I know… It would sound weird to my younger self too, but the deeper I go into writing and editing I’m gaining an appreciation for the Oxford comma.
Once, as a youngster, I learned that that comma before an ‘and’ in lists really wasn’t necessary. It was optional and something the old guys did, so I didn’t use it. That approach works just fine if you only worry about eggs, bread and milk…
But, what if you get into lists that are longer? What if you want to put things that are actually interesting into your list?
If you want to talk about red flowers, jewels that shine like the moon, the smell of mature pecan trees, and the fine sand of a South Georgia beach, then that Oxford comma actually becomes more appropriate and important.
The Oxford comma, along with commas that went to less prestigious universities (and yes even that one that just got its GED…), are used to help parse sentences and add clarity. They help break things up in such a way that you can figure out what the %^&^&%^&%#$#@$#@%$#@$@$!!!! the author is saying. No, you probably don’t need it in simple sentences and lists with single word items, but if you want to add clauses to a sentence, or use conjunctions, or use parentheticals without the parentheses, then you probably want to ‘open up a pack of comas’.
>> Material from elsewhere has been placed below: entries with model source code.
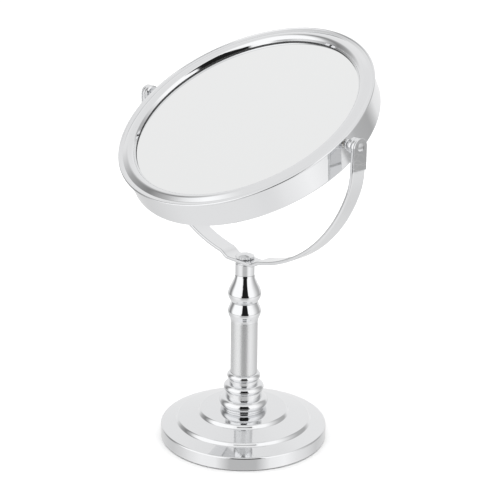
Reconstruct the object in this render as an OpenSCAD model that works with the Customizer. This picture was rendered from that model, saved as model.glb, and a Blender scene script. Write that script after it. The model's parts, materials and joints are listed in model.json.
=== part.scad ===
// Extendable shaving mirror: a chromed pedestal, a rod that slides up out of the
// column, a yoke that swivels on the rod and a two-sided mirror head that tilts in it.
// Millimetres, +Z up. The origin is the centre of the surface that the base stands on,
// X runs along the tilt axis and the user sits on the -Y side.

/* [Base] */
// Diameter of the stepped base
base_d = 120; // [110:1:130]
// Height of the base at its outer edge
rim_h = 10.4; // [9.5:0.1:11.5]
// Height of the base where the collar stands on it
base_h = 22.4; // [21.5:0.1:23.5]
// Sheet thickness of the base cover
cover_t = 1; // [0.8:0.1:1.2]
// Thickness of the soft pad under the base
pad_t = 1.8; // [1.2:0.1:2.2]

/* [Column] */
// Outer diameter of the satin tube
tube_d = 19.4; // [18.8:0.1:20]
// Bore of the satin tube
tube_bore = 17; // [16.8:0.1:17.2]
// Height of the top end of the satin tube
tube_top = 89.2; // [86:0.2:94]
// Diameter of the sliding rod
rod_d = 14; // [13.4:0.1:14.2]
// How far the rod slides out of the tube
travel = 40; // [30:1:40]

/* [Fitting on the rod] */
// Height of the pinched waist between the two bulges
waist_z = 103.6; // [103:0.2:105]
// Widest radius of the two bulges
bulge_r = 11.8; // [11.2:0.1:12.4]
// Radius of the neck that carries the yoke
neck_r = 6.9; // [6.4:0.1:7.4]
// Height of the top of the neck
neck_top = 132.4; // [130:0.2:135]

/* [Yoke] */
// Height of the tilt axis
pivot_z = 236.8; // [234:0.2:238]
// Half the outside width of the yoke at the tilt axis
yoke_half = 103; // [102.6:0.2:104.6]
// Width of the strap at the seat
strap_w = 13.8; // [13:0.1:14.4]
// Width of the strap at the tilt axis
strap_end_w = 11.8; // [11:0.1:12.4]
// Thickness of the strap
strap_t = 2.6; // [2.2:0.1:2.8]
// Length of the straight leg below the tilt axis
leg = 15; // [12:1:17]
// Radius of the shoulder bend, outside
shoulder_r = 50; // [44:1:54]
// Thickness of the end plates
plate_t = 1; // [0.8:0.1:1.6]

/* [Mirror head] */
// Angle that the mirror leans back from upright
lean = 60; // [0:1:75]
// Outer radius of the front bezel
bezel_r = 92.8; // [92.4:0.1:93.2]
// Outer radius of the casing
case_r = 90.8; // [90.6:0.1:91]
// Radius of the opening that shows the glass
sight_r = 80.4; // [79.6:0.1:81]
// Depth of the head behind the tilt axis
back_t = 15.2; // [14.8:0.1:16.2]
// Sheet thickness of the casing and bezel
sheet_t = 0.6; // [0.5:0.05:0.7]
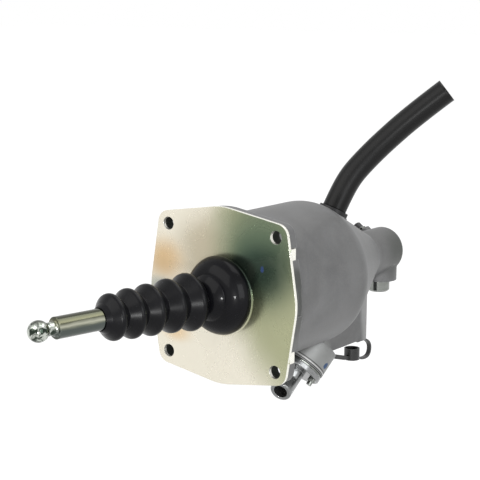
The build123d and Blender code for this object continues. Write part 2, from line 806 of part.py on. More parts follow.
def inlet_valve():
    valve = bar(valve_plane, valve_disc_radius, -disc_back, -disc_front)
    return valve + bar(valve_plane, valve_stem_radius, -disc_back - valve_stem_length, -disc_back)


def inlet_valve_spring():
    start = disc_front - seat_clearance - valve_spring_wire / 2
    height = start - spigot_depth - seat_clearance - valve_spring_wire / 2
    place = valve_end - valve_direction * start
    return coil(place, valve_direction, valve_spring_radius, valve_spring_wire, height, valve_spring_turns)


def elbow_line():
    """From the collar's face out to the open end."""
    start = valve_end + valve_direction * collar_back
    bend = valve_end + valve_direction * (collar_front + elbow_rise)
    return start, bend, bend + elbow_direction * elbow_length


def inlet_elbow():
    groove = spigot_depth / 2
    spigot = valve_bore_radius - seat_clearance
    body = turned_on(valve_plane, [
        (-spigot_depth, 0), (-spigot_depth, spigot - spigot_lead), (spigot_lead - spigot_depth, spigot),
        (collar_back, spigot), (collar_back, collar_radius), (collar_front - collar_edge, collar_radius),
        (collar_front, collar_radius - collar_edge), (collar_front, 0)])
    half = o_ring_thickness / 2 + seat_clearance
    body -= tube(valve_plane, valve_bore_radius, spigot - o_ring_depth, -groove - half, -groove + half)
    line = FilletPolyline(*elbow_line(), radius=elbow_bend_radius)
    end = Plane(origin=elbow_line()[2], z_dir=elbow_direction)
    body += sweep(valve_plane * Pos(0, 0, collar_back) * Circle(elbow_radius), path=line)
    body -= turned_on(end, [
        (-elbow_rim, elbow_radius), (0, elbow_radius - elbow_rim), (0, elbow_radius + 1),
        (-elbow_rim, elbow_radius + 1)])
    body -= sweep(valve_plane * Pos(0, 0, collar_back) * Circle(elbow_bore_radius), path=line)
    body -= bar(valve_plane, spigot_bore_radius, -spigot_depth - 1, collar_back)
    return body - bar(screw_plane(), elbow_screw_radius + seat_clearance, 0, collar_front + 1)


def elbow_o_ring():
    groove = spigot_depth / 2
    outer = valve_bore_radius - press_clearance
    inner = valve_bore_radius - seat_clearance - o_ring_depth + press_clearance
    half = o_ring_thickness / 2
    return tube(valve_plane, outer, inner, -groove - half, -groove + half)


def elbow_circlip():
    ring = tube(valve_plane, circlip_radius, valve_bore_radius, circlip_gap, circlip_gap + circlip_thickness)
    return ring - bar(screw_plane(), elbow_screw_radius + seat_clearance, -1, collar_back)


def elbow_screw():
    plane = screw_plane()
    hex_top = collar_front + elbow_screw_hex_height
    screw = bar(plane, elbow_screw_radius, -elbow_screw_depth + 1, collar_front)
    screw += hexagon(plane, elbow_screw_hex, collar_front, hex_top)
    return screw + bar(plane, elbow_screw_tip_radius, hex_top, hex_top + elbow_screw_tip)


# Strap: stud, disc, band, open cap and toothed tail moulded in one
def cap_strap():
    stud = bar(pillar_plane, strap_stud_radius, block_bottom - strap_stud_length, block_bottom)
    disc = bar(pillar_plane, strap_disc_radius, block_bottom, block_bottom + strap_disc_thickness)
    side_plane = Plane(origin=(strap_side, 0, 0), x_dir=(0, 1, 0), z_dir=(1, 0, 0))
    loop = trace(Spline(*loop_points, tangents=[(1, 0), (-1, 0.3)]), strap_thickness)
    band = extrude(side_plane * loop, amount=strap_width / 2, both=True)
    cup_plane = Plane(origin=(strap_side, cup_place, 0), x_dir=(1, 0, 0), z_dir=(0, 0, 1))
    cup = bar(cup_plane, cup_radius, cup_bottom, cup_top)
    tail_plane = side_plane * Pos(tail_root[0], tail_root[1], 0) * Rot(0, 0, -tail_slope)
    tail = tail_plane * Pos(-tail_length / 2, 0, 0) * Box(tail_length, tail_thickness, strap_width)
    tooth = Pos(tooth_start - tail_length, -tail_thickness / 2, 0) * Cylinder(tooth_radius, strap_width)
    tooth_count = int((tail_length - tail_plain) / tooth_pitch)
    teeth = [tail_plane * Pos(tooth_pitch * k, 0, 0) * tooth for k in range(tooth_count)]
    strap = stud + disc + band + cup + tail + teeth
    strap -= bar(cup_plane, cup_radius - cup_wall, cup_bottom + cup_wall, cup_top + 1)
    return strap - bar(valve_plane, valve_boss_radius + loose_clearance, -2 * valve_boss_length, 0)


pieces = [
    housing, mounting_plate, plate_gasket, port_washer, port_adapter, bleed_screw, bleed_cap, exhaust_spigot,
    exhaust_hose, guide_bush, plunger_seal, power_piston, piston_guide_ring, piston_seal, hydraulic_plunger,
    rod_retainer, return_spring, ball_cup, push_rod, rubber_boot, pilot_piston, pilot_seal, pilot_spring,
    pilot_plug, valve_seat, inlet_valve, inlet_valve_spring, inlet_elbow, elbow_o_ring, elbow_circlip,
    elbow_screw, cap_strap,
]
for piece in pieces:
    save(piece(), piece.__name__)
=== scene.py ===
import bpy
from math import atan2, cos, hypot, pi, radians, sin
from mathutils import Euler, Matrix, Vector


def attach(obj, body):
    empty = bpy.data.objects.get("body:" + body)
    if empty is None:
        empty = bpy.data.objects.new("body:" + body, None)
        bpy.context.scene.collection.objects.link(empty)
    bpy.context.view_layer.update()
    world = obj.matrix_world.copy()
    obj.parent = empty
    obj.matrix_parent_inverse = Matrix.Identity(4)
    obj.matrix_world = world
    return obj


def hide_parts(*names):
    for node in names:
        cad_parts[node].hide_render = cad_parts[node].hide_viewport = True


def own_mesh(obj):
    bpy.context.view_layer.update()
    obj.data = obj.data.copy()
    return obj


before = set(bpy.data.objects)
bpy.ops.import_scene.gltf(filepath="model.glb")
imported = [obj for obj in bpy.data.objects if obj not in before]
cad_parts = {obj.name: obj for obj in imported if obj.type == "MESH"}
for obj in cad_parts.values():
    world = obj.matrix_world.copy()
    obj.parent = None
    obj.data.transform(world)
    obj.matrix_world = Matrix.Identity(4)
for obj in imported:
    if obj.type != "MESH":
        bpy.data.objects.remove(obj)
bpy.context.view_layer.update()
mm = 0.001  # sizes of the pieces made here are in millimetres
smoothAngle = radians(38)
valveLine = (-0.2106, -0.6420, -0.7372)  # out of the casting, along the bore of the supply valve

# The photograph's view
cameraSettings = {
    "place": (0.6310, -0.8258, 0.2392),
    "azimuth": 36.514,
    "elevation": 10.479,
    "roll": 0.327,
    "lens": 97.35,
    "sensor": 36.0,
    "clip": (0.01, 60.0),
}

# Soft lamps, an even room and a pale floor, in metres and watts
lightSettings = {
    "key": {"place": (-0.55, -1.55, 1.25), "size": (2.2, 1.6), "power": 19.0, "colour": (1.0, 0.985, 0.96)},
    "window": {"place": (1.55, -0.55, 0.45), "size": (0.9, 1.1), "power": 12.0, "colour": (0.97, 0.985, 1.0)},
    "top": {"place": (0.35, 0.55, 1.6), "size": (1.4, 1.4), "power": 14.0, "colour": (1.0, 1.0, 1.0)},
    "front": {"place": (0.70, -1.10, -0.02), "size": (0.14, 0.12), "power": 6.0, "colour": (1.0, 1.0, 1.0)},
    "aim": (0.0, 0.03, 0.0),
    "world": 0.42,
    "floorSize": 24.0, "floorDrop": -0.118, "floorColour": (0.86, 0.86, 0.86, 1), "floorGlow": 1.16,
    "glowShare": 0.82,
}


def deselectAll():
    if bpy.context.mode != "OBJECT":
        bpy.ops.object.mode_set(mode="OBJECT")
    bpy.ops.object.select_all(action="DESELECT")


def makeActive(piece):
    deselectAll()
    piece.select_set(True)
    bpy.context.view_layer.objects.active = piece


def placeInMesh(piece):
    makeActive(piece)
    bpy.ops.object.transform_apply(location=True, rotation=True, scale=True)


def applyModifiers(piece):
    makeActive(piece)
    for modifier in list(piece.modifiers):
        bpy.ops.object.modifier_apply(modifier=modifier.name)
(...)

The point of the thing is clarity in your writing, and big complicated sentences call for commas. And, that means big complicated lists need that Oxford comma. It really does make things clearer; except when it doesn’t…
Sometimes, when you’re making those big complicated lists, you want to create a list of things that already have commas in them. That is when you dig out another old and misunderstood friend of mine, the semicolon.
If you are making a list of items like: military uniforms, in a range of colors and camouflage patterns; fireworks, including bottle rockets and smoke bombs; lunch bags, preferably with cartoon characters printed on them; and all the other things you need for the new school year, you really need something to help break up and simplify that list. This time even the Oxford comma can’t save you (it is well educated, but it’s not a miracle worker…). This time you need to add another punctuation mark to help organize your list.
I know. I know. There are things a lot more fun than punctuation out there, and punctuation has all these fiddly little rules… But, when you’re a writer the point is to write in ways that help your reader get the point; to write in ways that help him or her to understand what the #%#%$#^#$^#^#!!! you’re saying.
And dear reader, that’s why we do it. That is why we spend so much time sweating the details of punctuation in our writing.
And that’s why I’m finding myself on team Oxford comma. Just like any of us, I would really like to be understood.